DATA:
━━━━━━━━━━━━━━━━
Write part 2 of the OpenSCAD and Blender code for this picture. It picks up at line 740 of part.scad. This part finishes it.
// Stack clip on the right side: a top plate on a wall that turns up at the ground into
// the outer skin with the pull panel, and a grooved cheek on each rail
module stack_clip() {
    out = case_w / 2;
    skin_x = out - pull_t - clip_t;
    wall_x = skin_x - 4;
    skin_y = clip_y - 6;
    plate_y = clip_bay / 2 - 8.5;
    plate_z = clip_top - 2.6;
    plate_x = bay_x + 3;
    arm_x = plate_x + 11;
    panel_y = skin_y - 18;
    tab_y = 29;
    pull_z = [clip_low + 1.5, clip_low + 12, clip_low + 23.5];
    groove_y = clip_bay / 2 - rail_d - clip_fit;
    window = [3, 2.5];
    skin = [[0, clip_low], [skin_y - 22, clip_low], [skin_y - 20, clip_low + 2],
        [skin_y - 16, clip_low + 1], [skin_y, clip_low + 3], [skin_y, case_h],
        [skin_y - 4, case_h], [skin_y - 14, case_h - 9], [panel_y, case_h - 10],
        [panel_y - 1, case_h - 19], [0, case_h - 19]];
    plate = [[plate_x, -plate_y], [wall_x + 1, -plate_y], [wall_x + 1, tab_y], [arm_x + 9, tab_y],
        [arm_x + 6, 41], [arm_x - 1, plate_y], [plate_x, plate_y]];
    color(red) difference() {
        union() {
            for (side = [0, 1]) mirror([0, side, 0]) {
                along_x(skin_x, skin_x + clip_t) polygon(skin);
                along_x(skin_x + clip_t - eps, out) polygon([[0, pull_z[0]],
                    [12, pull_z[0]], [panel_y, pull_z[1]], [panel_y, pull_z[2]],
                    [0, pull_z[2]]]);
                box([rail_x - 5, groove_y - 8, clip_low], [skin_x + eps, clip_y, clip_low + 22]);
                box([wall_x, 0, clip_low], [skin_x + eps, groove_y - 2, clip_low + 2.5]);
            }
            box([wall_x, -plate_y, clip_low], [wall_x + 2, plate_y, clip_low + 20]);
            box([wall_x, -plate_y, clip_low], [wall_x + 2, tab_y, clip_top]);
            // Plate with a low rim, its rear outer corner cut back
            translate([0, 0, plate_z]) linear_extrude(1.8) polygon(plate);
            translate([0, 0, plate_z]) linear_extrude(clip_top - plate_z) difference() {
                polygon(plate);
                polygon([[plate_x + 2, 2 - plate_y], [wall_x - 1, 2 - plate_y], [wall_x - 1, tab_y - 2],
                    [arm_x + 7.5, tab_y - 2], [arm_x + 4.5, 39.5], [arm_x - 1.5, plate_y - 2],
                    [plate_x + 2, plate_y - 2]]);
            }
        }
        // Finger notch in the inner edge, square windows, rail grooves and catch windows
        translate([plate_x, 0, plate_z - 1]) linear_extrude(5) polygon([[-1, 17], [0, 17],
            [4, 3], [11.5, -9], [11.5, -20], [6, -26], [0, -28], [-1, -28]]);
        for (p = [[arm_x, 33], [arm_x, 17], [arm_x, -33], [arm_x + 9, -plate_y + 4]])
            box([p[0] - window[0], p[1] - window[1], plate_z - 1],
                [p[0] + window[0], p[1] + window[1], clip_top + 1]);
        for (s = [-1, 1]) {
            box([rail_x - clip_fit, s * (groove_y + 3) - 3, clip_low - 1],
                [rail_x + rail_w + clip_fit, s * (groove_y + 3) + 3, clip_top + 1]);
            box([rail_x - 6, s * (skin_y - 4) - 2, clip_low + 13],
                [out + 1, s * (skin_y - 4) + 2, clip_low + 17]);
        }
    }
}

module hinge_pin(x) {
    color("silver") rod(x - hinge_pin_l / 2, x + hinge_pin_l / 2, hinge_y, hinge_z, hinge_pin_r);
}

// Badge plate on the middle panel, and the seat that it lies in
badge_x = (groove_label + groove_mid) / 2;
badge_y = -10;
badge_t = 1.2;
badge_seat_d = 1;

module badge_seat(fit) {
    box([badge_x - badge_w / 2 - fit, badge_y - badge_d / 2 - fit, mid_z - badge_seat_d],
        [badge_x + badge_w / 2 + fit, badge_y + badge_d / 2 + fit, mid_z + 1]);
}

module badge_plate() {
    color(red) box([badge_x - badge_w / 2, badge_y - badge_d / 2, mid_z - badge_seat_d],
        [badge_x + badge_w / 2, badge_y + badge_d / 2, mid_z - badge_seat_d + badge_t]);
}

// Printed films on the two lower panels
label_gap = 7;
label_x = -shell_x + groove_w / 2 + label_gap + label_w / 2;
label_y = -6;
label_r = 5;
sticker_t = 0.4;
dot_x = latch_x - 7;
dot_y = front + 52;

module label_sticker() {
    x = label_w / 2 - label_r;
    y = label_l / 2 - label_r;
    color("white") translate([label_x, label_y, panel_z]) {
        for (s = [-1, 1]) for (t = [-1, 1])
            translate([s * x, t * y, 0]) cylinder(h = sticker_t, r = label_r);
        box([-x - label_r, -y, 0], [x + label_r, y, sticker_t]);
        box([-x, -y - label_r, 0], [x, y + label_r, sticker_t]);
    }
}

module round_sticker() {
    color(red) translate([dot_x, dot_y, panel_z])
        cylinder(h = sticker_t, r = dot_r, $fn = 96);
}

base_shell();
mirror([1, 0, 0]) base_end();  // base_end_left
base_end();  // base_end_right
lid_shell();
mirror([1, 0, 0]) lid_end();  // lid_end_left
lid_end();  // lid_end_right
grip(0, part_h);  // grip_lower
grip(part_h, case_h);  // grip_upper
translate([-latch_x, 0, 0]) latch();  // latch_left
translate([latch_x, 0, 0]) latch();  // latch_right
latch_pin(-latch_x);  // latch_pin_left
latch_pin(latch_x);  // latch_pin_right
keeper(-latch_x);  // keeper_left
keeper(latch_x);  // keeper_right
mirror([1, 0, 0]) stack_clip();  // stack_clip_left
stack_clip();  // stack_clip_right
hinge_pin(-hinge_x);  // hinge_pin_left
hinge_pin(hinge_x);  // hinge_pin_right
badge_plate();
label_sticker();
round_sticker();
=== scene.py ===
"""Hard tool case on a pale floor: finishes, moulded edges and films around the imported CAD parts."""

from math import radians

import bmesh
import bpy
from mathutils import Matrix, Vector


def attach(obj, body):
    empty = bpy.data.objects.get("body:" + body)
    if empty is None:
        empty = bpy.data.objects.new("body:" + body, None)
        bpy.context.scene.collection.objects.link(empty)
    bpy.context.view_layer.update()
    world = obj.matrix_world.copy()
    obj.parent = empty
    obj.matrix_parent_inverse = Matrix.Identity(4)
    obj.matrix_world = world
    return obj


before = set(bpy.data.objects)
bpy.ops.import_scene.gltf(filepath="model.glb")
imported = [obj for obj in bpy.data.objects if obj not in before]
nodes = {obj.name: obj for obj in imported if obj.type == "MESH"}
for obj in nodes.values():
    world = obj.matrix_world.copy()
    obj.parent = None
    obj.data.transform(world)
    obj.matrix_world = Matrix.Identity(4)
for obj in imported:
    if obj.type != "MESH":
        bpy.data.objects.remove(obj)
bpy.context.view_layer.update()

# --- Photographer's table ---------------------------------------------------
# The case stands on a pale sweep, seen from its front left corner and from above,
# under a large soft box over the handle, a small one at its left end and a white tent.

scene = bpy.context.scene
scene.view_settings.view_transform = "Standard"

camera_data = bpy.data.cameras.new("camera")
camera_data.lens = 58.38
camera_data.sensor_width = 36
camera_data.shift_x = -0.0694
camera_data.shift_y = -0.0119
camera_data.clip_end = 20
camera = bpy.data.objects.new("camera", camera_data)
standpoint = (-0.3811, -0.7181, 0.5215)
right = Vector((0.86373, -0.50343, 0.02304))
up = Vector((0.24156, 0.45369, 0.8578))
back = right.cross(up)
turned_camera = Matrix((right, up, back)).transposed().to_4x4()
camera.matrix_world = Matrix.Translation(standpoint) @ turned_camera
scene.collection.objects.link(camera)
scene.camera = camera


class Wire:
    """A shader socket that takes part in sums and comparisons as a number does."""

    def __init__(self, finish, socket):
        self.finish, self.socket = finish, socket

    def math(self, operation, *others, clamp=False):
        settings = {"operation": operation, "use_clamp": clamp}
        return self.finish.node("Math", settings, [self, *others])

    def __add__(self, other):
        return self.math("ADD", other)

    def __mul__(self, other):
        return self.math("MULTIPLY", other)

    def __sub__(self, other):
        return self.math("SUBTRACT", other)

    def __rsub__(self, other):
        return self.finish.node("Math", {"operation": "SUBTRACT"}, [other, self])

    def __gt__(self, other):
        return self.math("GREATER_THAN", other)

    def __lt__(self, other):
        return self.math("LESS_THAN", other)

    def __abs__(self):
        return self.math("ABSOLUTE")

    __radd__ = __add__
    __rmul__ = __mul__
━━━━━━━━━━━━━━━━
GOAL: Return, unchanged, the run of lines above that opens with the line containing "before = set(bpy.data.objects)" and closes with the line containing "# under a large". Include both.

ANSWER TO THE TASK:
before = set(bpy.data.objects)
bpy.ops.import_scene.gltf(filepath="model.glb")
imported = [obj for obj in bpy.data.objects if obj not in before]
nodes = {obj.name: obj for obj in imported if obj.type == "MESH"}
for obj in nodes.values():
    world = obj.matrix_world.copy()
    obj.parent = None
    obj.data.transform(world)
    obj.matrix_world = Matrix.Identity(4)
for obj in imported:
    if obj.type != "MESH":
        bpy.data.objects.remove(obj)
bpy.context.view_layer.update()

# --- Photographer's table ---------------------------------------------------
# The case stands on a pale sweep, seen from its front left corner and from above,
# under a large soft box over the handle, a small one at its left end and a white tent.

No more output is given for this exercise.